Navy Region Hawaii issued a statement yesterday saying the issue of ownership of the artifacts is being reviewed by the Navy’s legal staff and the Naval History & Heritage Command.
The statement also reiterated the longstanding position that “U.S. Navy craft and their associated contents remain the property of the U.S. Navy unless expressly abandoned or title is transferred by appropriate U.S. government authority. Property rights are established in the U.S. Constitution and international maritime law.”
The statement said the USS Arizona “is considered one of our nation’s most sacred and hallowed historical sites.”
“We cherish the memory of the sailors who sacrificed in World War II. The significance of USS Arizona should never be diminished or cheapened.”
The lot of 24 pieces includes a candlestick with a raised Navy seal, a pedestal bowl, sauce boat and two lids, a tray, seven saucers marked Gorham, six bowls, a teapot marked Reed & Barton, a cruet stand, and several pieces of silver burners.
Salvage diver and former merchant marine Gary Gianotti, 38, of Milford, Conn., alerted The Advertiser to the impending auction. He said he has been involved in the recovery of Revolutionary War cannons, flags and other relics with a mind toward preservation.
“I was really shocked. I could not believe that (the auctioneer) would condone allowing sacred relics to that shipwreck being sold off,” Gianotti said.
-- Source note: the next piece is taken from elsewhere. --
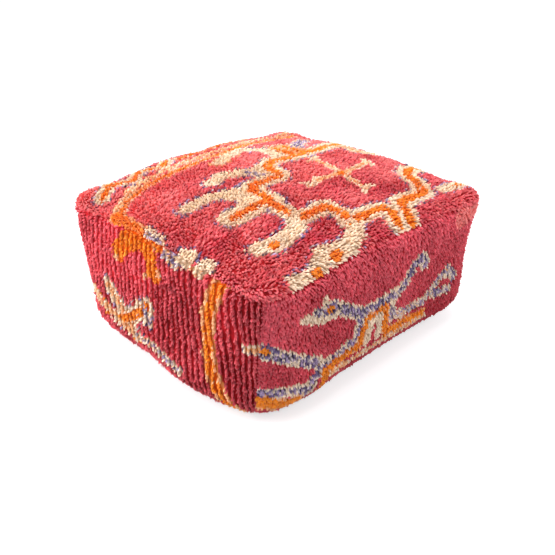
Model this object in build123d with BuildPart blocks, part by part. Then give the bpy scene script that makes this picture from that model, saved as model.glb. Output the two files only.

Gianotti said he hopes the artifacts are returned to Hawaii.
Arthur Herriford, 87, national president of the Pearl Harbor Survivors Association, said he was relieved to hear the items will not be sold at auction.
“It’s sacred material and we feel very strongly that you don’t monkey around with anything like that,” said Herriford, of Sherman Oaks, Calif. “The Arizona Memorial museum is the place it should be.”
The auction catalog indicated the USS Arizona Memorial had written to Keenum’s heirs in 1997 expressing interest in acquiring the items as a gift from the family.
Paul DePrey, superintendent of the World War II Valor in the Pacific National Monument, which includes the USS Arizona Memorial, has said the National Park Service would very much like to own the partial serving set, but was not planning to bid for it.